In my Android app, I wanted to try to minify the apk because it would reduce the size of the deployable and it would make it slightly harder for other people to read the code and understand how it worked. For some of the external libraries I used, they gave instructions on what to add to the Proguard file, which was pretty helpful. However, I also used the Android Couchbase Lite 1.4 library. There were no Proguard instructions for this version of the library – there were instructions for Android Couchbase Lite 2.0, but when I tried those, the deployable still crashed when running. After searching the web for a while, I discovered something that helped. I added a few lines to the Proguard file to keep some libraries and it turned out to work.

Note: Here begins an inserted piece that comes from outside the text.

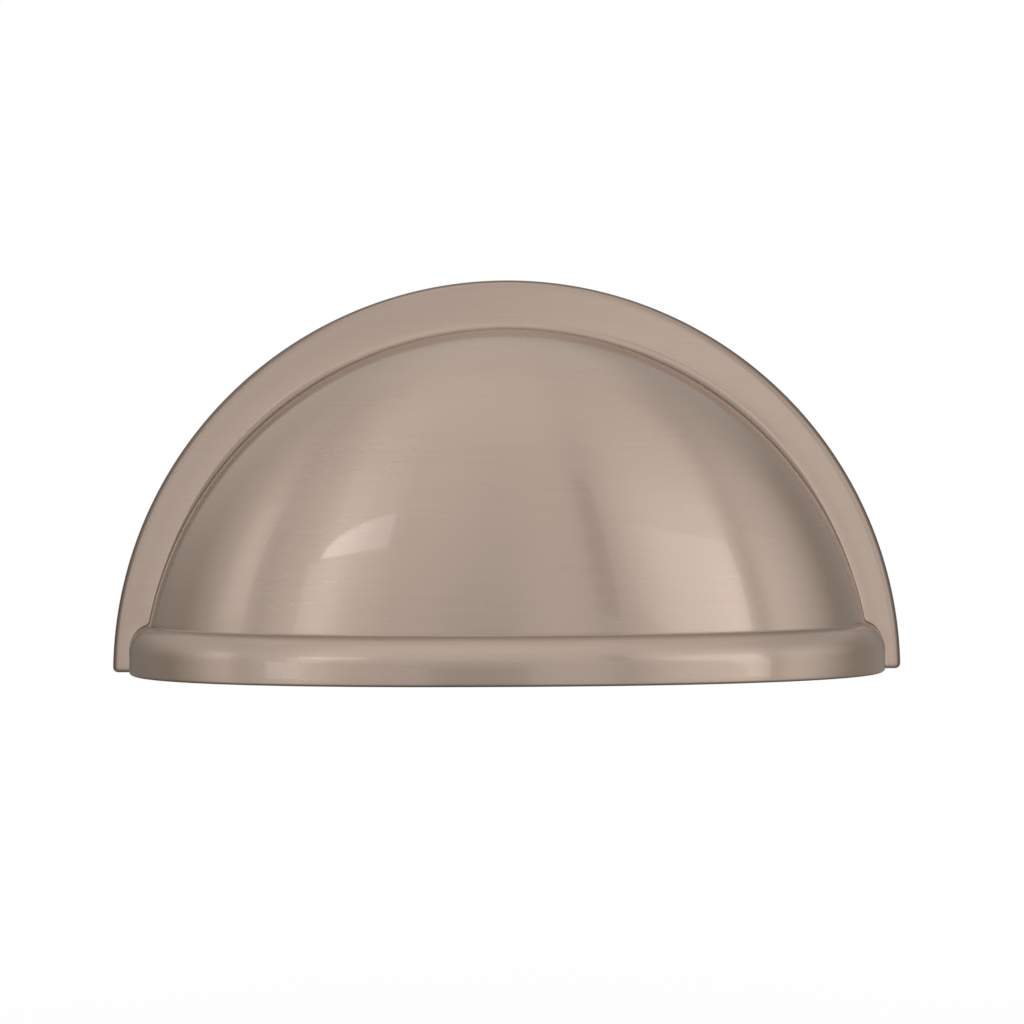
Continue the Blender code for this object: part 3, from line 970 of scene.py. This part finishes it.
board(
    "right_softbox", (13, 39.5), (lambda b: 9 - 17 * ((b - 13) / 26.5) ** 0.85, 19), 2.5,
    lambda b, h: 1.0 + 1.0 * ramp(b, 12, 25) + 0.2 * ramp(b, 27, 40),
    lambda b, h: ramp(b, 13, 17),
)
board(
    "right_softbox_top", (13, 39.5), (19, 31), 2.5,
    lambda b, h: 1.28,
    lambda b, h: ramp(b, 13, 17) * (1 - ramp(h, 25, 31)),
)
board("right_softbox_skirt", (39.5, 41.5), (-8, 2), 2.5, lambda b, h: 2.0, lambda b, h: 1.0)
board(
    "right_gap_card", (40.5, 46), (-12, 20), 2.53,
    lambda b, h: 0.82,
    lambda b, h: 1 - ramp(b, 43, 46),
)
board("dark_strip", (10.5, 14), (4, 27), 2.55, lambda b, h: 0.4, lambda b, h: ramp(b, 10, 12))
board(
    "right_low_card", (10, 19), (-30, 2), 2.48,
    lambda b, h: 0.76,
    lambda b, h: hump(b, 11.5, 14, 16, 19),
)
board(
    "left_low_card", (-24, -7), (-30, -3), 2.48,
    lambda b, h: 0.78,
    lambda b, h: ramp(b, -24, -20),
)
board(
    "left_fill", (-22, -1), (8, 38), 2.95,
    lambda b, h: 1.11,
    lambda b, h: hump(b, -22, -15, -7, -1) * hump(h, 8, 18, 28, 38),
)
board(
    "left_window", (-28.5, -16),
    (15, lambda b: 15 + 6.3 * np.sqrt(1 - np.clip((-16 - b) / 12.5, 0, 1) ** 1.6)), 2.5,
    lambda b, h: 2.45 + 2.55 * ramp(-b, 16, 28),
    lambda b, h: 1.0,
)
board(
    "left_window_sill", (-30.5, -20), (3, 14.5), 2.5,
    lambda b, h: 1.0 + 0.8 * ramp(-b, 19, 26),
    lambda b, h: 1.0,
)
board("left_low_lamp", (-35, -25), (-6, 0), 2.5, lambda b, h: 2.1, lambda b, h: ramp(-b, 24, 29))
board(
    "left_gap_card", (-45.5, -37.5), (-12, 22), 2.5,
    lambda b, h: 0.8 + 0.1 * ramp(h, 5, 20),
    lambda b, h: 1 - ramp(b, -40, -37.5),
)
board("left_strip", (-62, -46), (8, 29), 2.5, lambda b, h: 1.45, lambda b, h: ramp(b, -62, -51))
board(
    "right_strip", (44, 66), (-10, 22), 2.52,
    lambda b, h: 1.22 + 0.08 * ramp(h, 0, 12),
    lambda b, h: hump(b, 44, 49, 49, 66),
)
FLAG_COLOUR = (1.02, 0.98, 0.935)  # the two grey flags are a little warm


def open_behind(bearing):
    """The flags end behind the pull, so that its back is lit too."""
    return 1 - ramp(np.abs(bearing), 154, 170)


board(
    "left_flag", (-170, -40), (-80, 80), 2.8,
    lambda b, h: (0.385 + 0.45 * ramp(h, -5, 45))
    * (1 - 0.15 * ramp(-b, 95, 120) * (1 - ramp(h, 5, 20))),
    lambda b, h: ramp(-b - 6 * ramp(h, -12, 12) - 4 * ramp(h, 8, 25), 41, 77)
    * (1 - ramp(h, 35, 78))
    * open_behind(b),
    FLAG_COLOUR,
)
board(
    "right_flag", (50, 170), (-80, 80), 2.8,
    lambda b, h: (0.46 + 0.07 * ramp(h, 0, 45))
    * (1 - 0.05 * ramp(b, 95, 120) * (1 - ramp(h, 5, 20))),
    lambda b, h: ramp(b - 9 * ramp(h, -10, 14), 50, 85)
    * (1 - ramp(h, 35, 78))
    * open_behind(b),
    FLAG_COLOUR,
)
board(
    "left_upper_card", (-180, -40), (28, 68), 2.7,
    lambda b, h: 0.82,
    lambda b, h: 0.9 * ramp(-b, 40, 56) * hump(h, 28, 40, 56, 68),
)
board(
    "right_upper_card", (40, 180), (32, 68), 2.7,
    lambda b, h: 0.72,
    lambda b, h: 0.9 * ramp(b, 40, 56) * hump(h, 32, 44, 56, 68),
)
board(
    "table", (-180, 180), (-88, -8), 3.0,
    lambda b, h: 0.3
    + 0.62 * ramp(h, -50, -30) * (1 - 0.7 * ramp(np.abs(b), 90, 120) * open_behind(b)),
    lambda b, h: 1.0,
)
board("low_card", (-7, 2.5), (-40, -5), 2.4, lambda b, h: 0.42, lambda b, h: 1.0)
board(
    "ceiling", (-50, 30), (32, 75), 2.9,
    lambda b, h: 1.16,
    lambda b, h: hump(h, 32, 45, 65, 75) * hump(b, -48, -18, 5, 30),
)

-keep class com.fasterxml.jackson.core.** { *; }
-keep interface com.fasterxml.jackson.core.** { *; }
-keep class com.fasterxml.jackson.databind.** { *; }
-keep interface com.fasterxml.jackson.databind.** { *; }
-keep class com.fasterxml.jackson.annotation.** { ; }
-keep interface com.fasterxml.jackson.annotation.* { ; } -keep class com.couchbase.lite.** { *; }
-keep interface com.couchbase.lite.** { *; }
After adding these lines, I was able to run the built minified apk on my phone without any problems. After uploading the apk to the Google Play developer console, I noticed that there were a lot of warnings saying that the apk was using non-SDK interfaces (https://developer.android.com/distribute/best-practices/develop/restrictions-non-sdk-interfaces). I didn’t receive that warning in the build I uploaded that wasn’t minified, so I assumed that it must’ve been because it was minified. I’m not sure if I am going to push the minified apk out to the production Google Play store because I don’t want the app to potentially crash for users. However at the very least, Android Couchbase Lite 1.4 is able to be minified.